In 2015, the founder of The Knot saw me at a female pitch night and asked if I wanted to come blend my knowledge of weddings + tech...... where I went on to lead brand marketing for five years.
In 2018, a VC that I had pitched previously asked me to come in and workshop a few companies he was incubating.
In 2020, I left to launch House of Wise, a D2C company built to help women create space for sleep, sex, stress, and strength after a conversation with that same VC leading with a $400k check to get it started.
In 2023, I sold House of Wise to a cannabis marketing agency and stepped away.
And then came the hardest part for any ambitious person:
The blank page.
I had no clue what was next.
So I did what I always do when I need traction:
I started writing.
I started teaching.
I said yes to various opportunities
I built a coaching business around marketing.
I wrote a USA Today bestselling book.
I wasn’t “waiting for clarity.”
I just started doing things.
Some took off.
Others didn’t.
I had several projects flop during this period.
But momentum has a funny way of introducing you to your next chapter.
In July of last year, I was grabbing coffee with a VC friend and she asked if I was open to a gig to help think through a celeb-founded D2C business.

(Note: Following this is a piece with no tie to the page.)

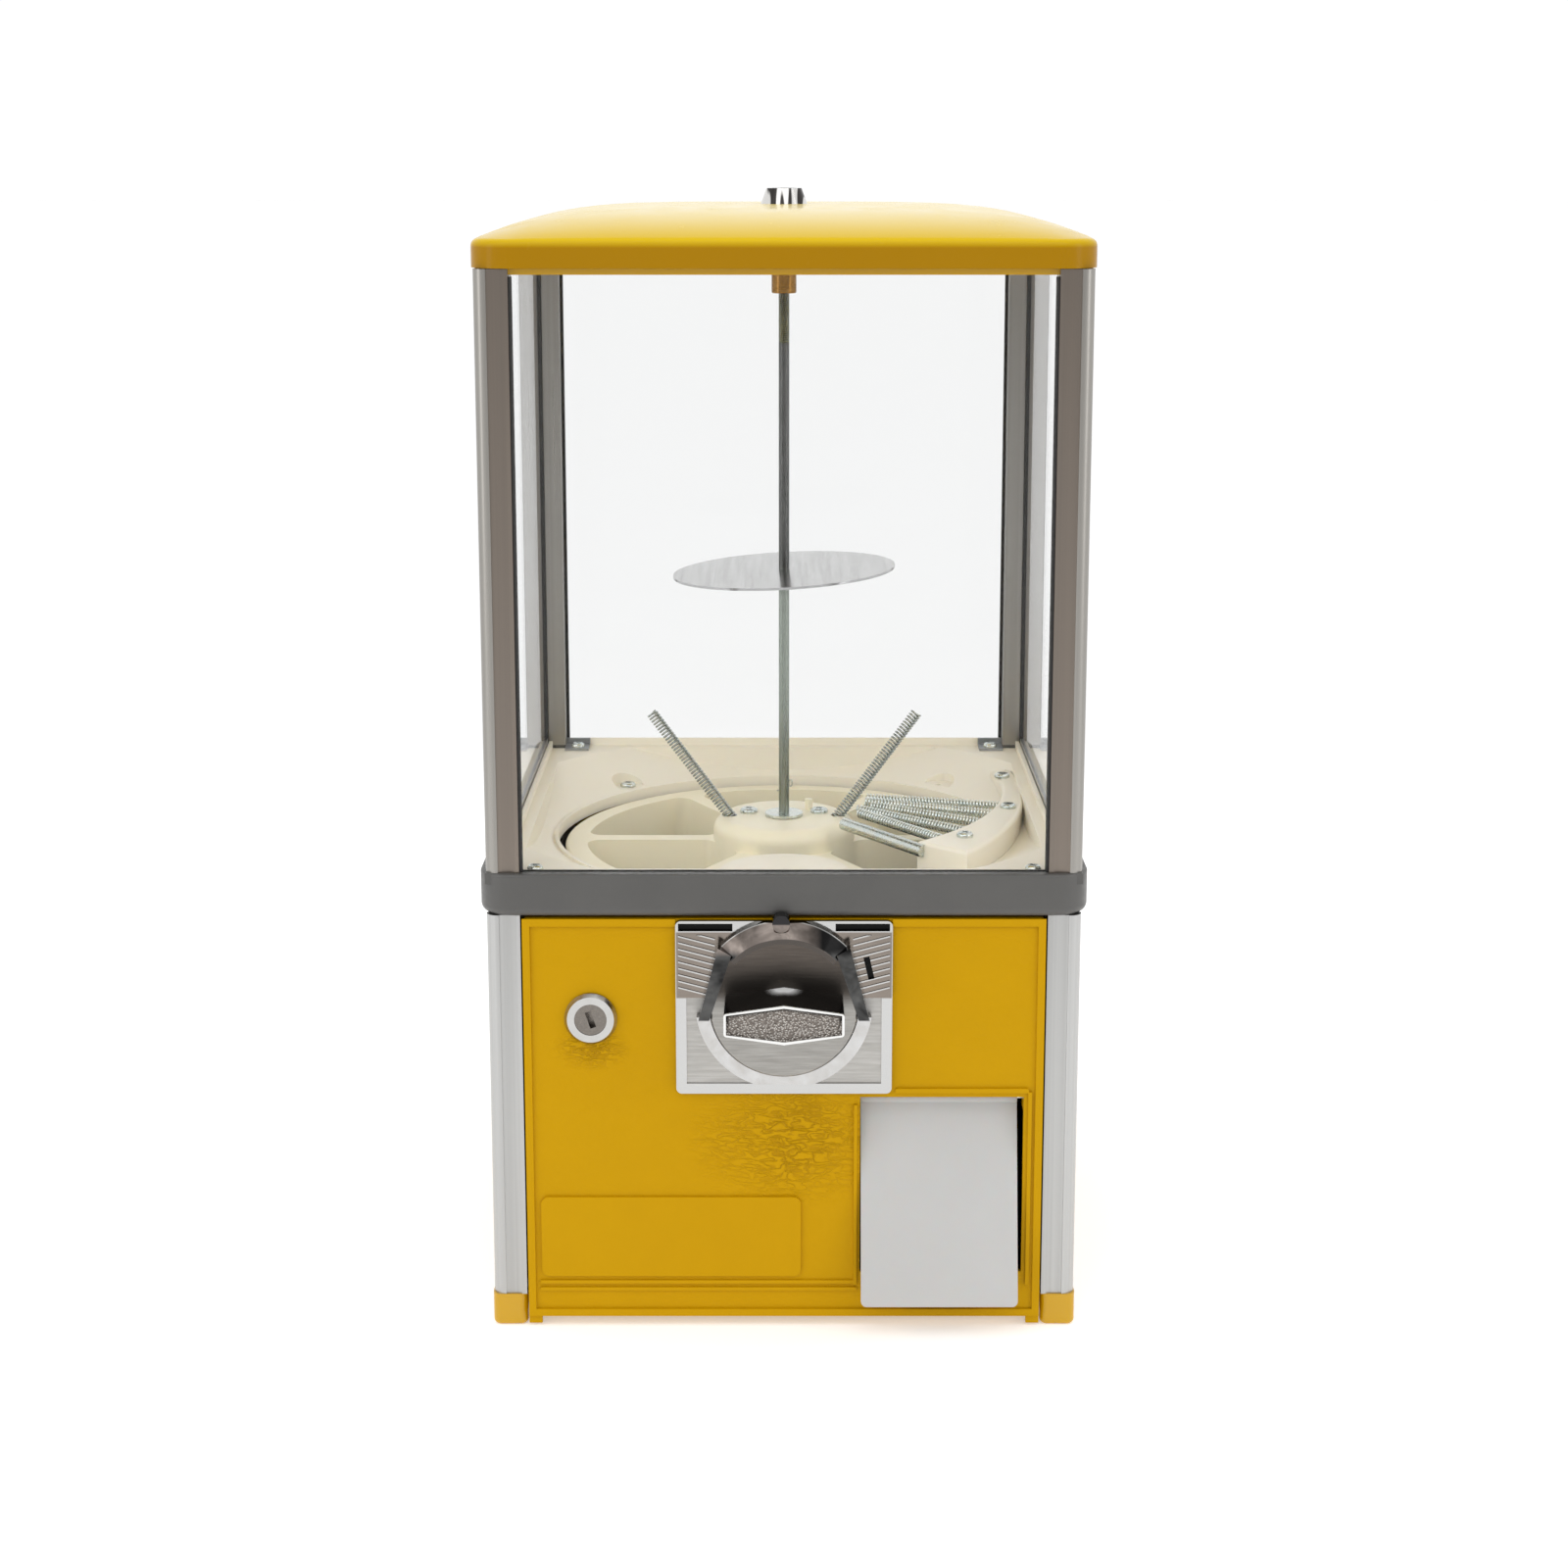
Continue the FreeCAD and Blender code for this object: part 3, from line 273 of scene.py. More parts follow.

I took on what I assumed was a 3-month consulting gig to help build out go-to-market strategy.
I wasn’t looking for a full-time role.
But then I quickly realized I wanted this one.
The mission is about empowering people to feel confident and sexy in their reale skin hit home.
The products made my skin more consistent with fewer hormonal breakouts.
The team is brilliant.
The founder is down to earth, grateful, deeply involved, and incredibly smart about marketing.
There was only one problem......
I was about to go on a six-week book tour!!!
The obvious, reasonable story in my head was:
“There’s no way they’d want a CMO who’s on the road every week promoting her own book.”
That’s where most people stop.
They pre-reject themselves.
They become their own first no.
But I asked anyway.
And it led to my now full-time role.
A dream job.
That moment reminded me of two rules I keep learning again and again as I play this game called life:
Rule 1: Stop playing by others’ rules
The most limiting rules are the ones no one says out loud:
“Don’t be inconvenient”
“Don’t ask too soon.”
“Don’t want too much.”
“Don’t build a life that looks “too complex” to explain”.
Those rules weren’t built for the life I’m here to create.
Rule 2: Don’t be the first no
If you want more doors to open, you have to stop closing them on yourself.
You don’t need more confidence. You need more reps at asking for what you want despite the narratives playing in your head from Rule #1.
♟️ YOUR TURN:
If you’re craving your next opportunity but it hasn’t appeared yet, you might not need a massive reinvention.
You might just need a different approach.
Here’s a simple playbook:
1. Get in proximity
You can’t be chosen for rooms you’re not in.
2. Prove value in small ways
Short contracts. Advisory support. A test project.
3. Make the ask
The right people can’t help you if they don’t know what you want.
Clarity is a gift you give others that helps you in return.
4. Don't be the first no
This is where most people stop. They are waiting for perfect timing.
So let me ask you…..
Where are you pre-rejecting yourself right now?
What are you assuming is a no…..without ever asking the question?
This week, pick one thing you want.
One room you want closer to.
One conversation you’ve been delaying.
And make the ask.
Because the people who get the most out of life aren’t lucky.....
they’re the ones willing to stop being their own first no.